Por Sérgio Montenegro Filho No início da semana, em comentário publicado no JC, eu lembrava que, em 2003, o senador Tião Viana (PT-AC) propôs a extinção do Conselho de Ética do Senado, por considerar o órgão inócuo.
O petista - que cobrava, sem sucesso, a punição do poderoso senador baiano Antônio Carlos Magalhães, acusado de grampear telefones de adversários políticos - entendia que aquele colegiado tinha virado um grande forno a lenha.
Tinha toda razão.
O mesmo, inclusive, pode-se dizer do Conselho de Ética da Câmara dos Deputados, casa geminada ao Senado, que ano passado protagonizou a maior distribuição de pizzas já vista no Planalto, para comemorar a absolvição em série dos deputados mensaleiros.
Mas, como tudo no Senado, o Conselho de Ética é uma pizzaria de luxo.
Num balanço rápido dos seus 11 anos de funcionamento, o órgão analisou 33 denúncias contra senadores, e apenas uma resultou em um processo de cassação.
Em 2000, acusado de participação no esquema de desvio de dinheiro das obras do TRT-SP, Luiz Estevão (PMDB-DF) entrou para a história como o único senador a perder o mandato por quebra de decoro parlamentar.
As demais denúncias terminaram, todas, no fundo de alguma gaveta.
Pelo que se vê até agora, ninguém mais tem dúvida de que o processo aberto contra o presidente do Senado, Renan Calheiros (PMDB-AL) - acusado de envolvimento suspeito com empreiteiros - vai se juntar aos outros 32 já engavetados pelo corporativo conselho.
Se alguém ainda cogita a possibilidade de punição, deve, cautelosamente, observar o comportamento dos integrantes do colegiado.
Começemos pelo posto mais importante, a relatoria.

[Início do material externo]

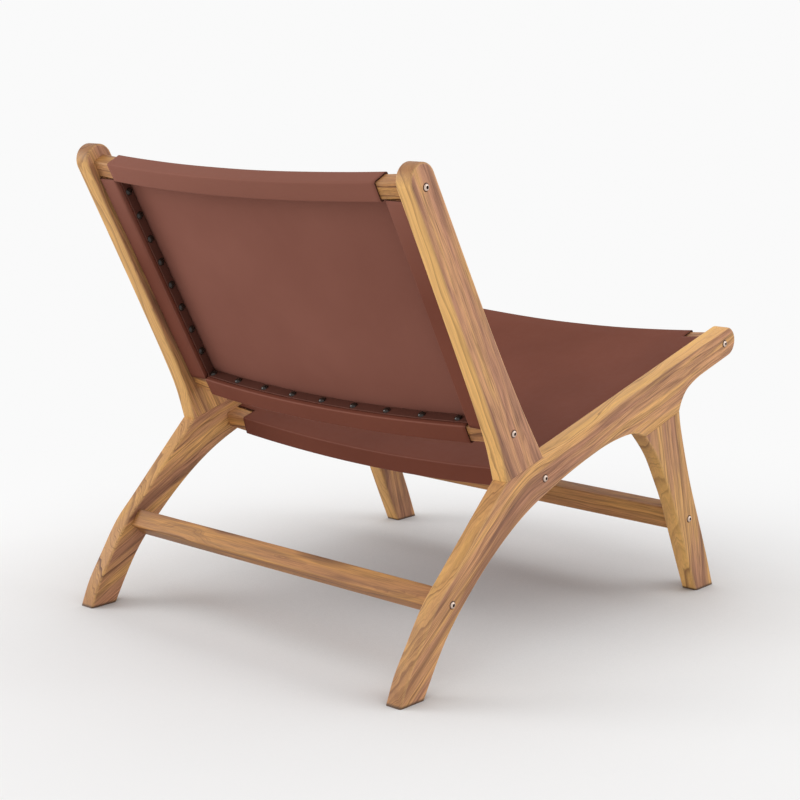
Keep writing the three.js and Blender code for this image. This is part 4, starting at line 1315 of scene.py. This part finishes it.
# %% Screws
head_radius, head_height, shank_radius, shank_length = 0.0046, 0.0034, 0.003, 0.0431
dome_rises, rim_share, rim_inset, screw_sides = np.radians(np.linspace(0, 60, 9)), 0.42, 0.985, 48
socket_flat, socket_floor, socket_drop, socket_scales = 0.0021, 0.0012, 0.08, np.array([1.08, 1.0, 0.97])
washer_radius, washer_height = 0.0055, 0.0007


def screw_profile():
    """Radius and height along the axis: shank, a thin washer in the counterbore, rim, and a dome that ends
    round the socket. Gives also how many rings lie below the head."""
    rim = head_height * rim_share
    dome_radius = head_radius * np.cos(dome_rises)
    dome_height = rim + (head_height - rim) * np.sin(dome_rises) / np.sin(dome_rises[-1])
    below_head = [shank_radius, shank_radius, washer_radius, washer_radius]
    radius = np.r_[below_head, head_radius * rim_inset, dome_radius]
    height = np.r_[-shank_length, 0.0, 0.0, washer_height, washer_height, dome_height]
    return radius, height, len(below_head)


def make_screw(place, side_name, side):
    """The profile turned about the axis, then three rings whose radius follows a hexagon's sides. The washer
    and the socket are blackened: painted shadow in the counterbore round the head and down in the socket."""
    cad_node = f"bolt_{place}_{side_name}"
    turn = np.linspace(0, 2 * np.pi, screw_sides, endpoint=False)
    radius, height, washer_end = screw_profile()
    hexagon = socket_flat / np.cos((turn + np.pi / 6) % (np.pi / 3) - np.pi / 6)
    socket_heights = np.array([head_height, head_height - socket_drop * head_height, socket_floor])
    all_radius = np.vstack([np.repeat(radius[:, None], screw_sides, 1), socket_scales[:, None] * hexagon])
    all_height = np.concatenate([height, socket_heights])
    middle = middle_of(cad_node)
    under_head = chair_width / 2 - seat_depth + joint_gap
    rings = np.stack([
        np.broadcast_to(side * (under_head + all_height)[:, None], all_radius.shape),
        middle.y + all_radius * np.cos(turn), middle.z + all_radius * np.sin(turn)], -1)
    points, faces = capped_tube(rings)
    piece = make_piece(f"screw_{place}_{side_name}", points, outward(points, faces), steel, "steel",
                       [cad_node])
    piece.data.materials.append(socket_shadow)
    ring_of_face = np.r_[np.repeat(np.arange(len(rings) - 1), screw_sides), 0, len(rings)]
    # Painted shadow: the washer in the counterbore and the socket's walls and floor are near-black.
    painted_shadow_faces = (ring_of_face < washer_end) | (ring_of_face >= len(rings) - 2)
    piece.data.polygons.foreach_set("material_index", painted_shadow_faces.astype(np.int32))
    return piece


places = ["back_top", "back_bottom", "seat_rear", "seat_front", "rear_stretcher", "front_stretcher"]
screws = [make_screw(place, side_name, side) for place in places for side_name, side in sides.items()]
print(len(screws), "screws of", len(screws[0].data.polygons), "faces")

# %% [markdown]
# ## Pieces that stay as they were drawn
# The side bars are wrapped all round, and the dowels and inserts lie inside the wood. Their drawn shapes are
# right, so they keep them and only get their finishes. The side bars are teak like the rest.

# %% Finishes of the inner pieces
stile_pith = (0.2, 0.08, 0.06)


def finish_node(cad_node, material):
    """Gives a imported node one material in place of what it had."""
    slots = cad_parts[cad_node].data.materials
    slots.clear()
    slots.append(material)


for cad_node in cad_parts:
    if "dowel" in cad_node:
        finish_node(cad_node, beech)
    elif cad_node.startswith("insert"):
        finish_node(cad_node, brass)
    elif "stile" in cad_node:
        local = back_frame if cad_node.startswith("back") else seat_frame
        wood = make_teak(f"teak_{cad_node}", local.axes[1], middle_of(cad_node), stile_pith)
        finish_node(cad_node, wood)
print("materials in all:", len(bpy.data.materials))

Senador veterano, ligadíssimo ao grupo político do ex-presidente José Sarney e corporativista de carteirinha, Epitácio Cafeteira (PTB-MA) ocupava o cargo até alguns dias atrás.
Ao assumir, nem esperou a análise dos documentos apresentados por Renan Calheiros pelos técnicos da Polícia Federal para se manifestar em favor da absolvição do colega.
Já foi jogando fermento na massa e acendendo o forno, ao defender que não havia provas que culpassem o presidente do Senado.
Experiente, Cafeteira sabia estar correndo o risco de terminar a história no papel do cozinheiro que tenta, em vão, inovar o cardápio com uma velha receita.
Mesmo assim, ignorou os pedidos de oposicionistas integrantes do conselho para que revisse seu relatório, e reagiu aos insistentes pedidos de adiamento da votação do parecer para que esperasse o resultado da perícia da PF nos documentos apresentados por Renan.
Pressionado, ameaçou até mesmo deixar a relatoria, mas recuou depois de um telefonema da própria esposa, Maria Isabel, que lhe pediu para ficar.
Mas no fim de semana passado, jogou a toalha: passou mal e pediu uma providencial licença de dez dias para tratamento de saúde.
Passemos ao pizzaiolo principal: o próprio Renan.
Foi ele quem ligou - ou deu a ordem a aliados para ligarem para dona Maria Isabel - clamando por sua interferência.
O presidente do Senado, aliás, chamou a atenção ao longo da semana por mudar sua versão dos fatos mais de uma vez.
E sem prejuízos.
Afinal, diz a norma jurídica: na dúvida, pró-réu.
E Renan é, sem dúvida, o réu mais bem protegido de que se tem notícia.
Tem diversos advogados de defesa, seus próprios colegas senadores, com uma vontade incontida - e corporativista - de absolvê-lo o mais depressa possível, para que a pizza seja mais uma a cair no esquecimento.
Um terceiro e último personagem da tratoria é o presidente do Conselho de Ética, senador Sibá Machado (PT-AC).
Cumprindo a difícil função de fazer parecer que o caso está sendo rigorosamente apurado - e encobrir a real disposição do Palácio do Planalto de ver seu aliado inocentado rapidamente - ele avocou para si a relatoria do processo temporariamente, para que os trabalhos continuassem.
Assim, pôde ter acesso a todos os documentos e anotações de Cafeteira.
Mas prometeu anunciar ainda esta semana um substituto definitivo para o relator.
Junte-se à receita outros personagens de menor importância, acrescente-se alguns documentos suspeitos, relegados a segundo plano, e adicione-se uma pitada de falta de interesse em dar prosseguimento às investigações.
Está pronta mais uma pizza à moda do Congresso.
Daquelas que os parlamentares adoram, mas que o cidadão comum está ficando cada vez mais enjoado até do cheiro.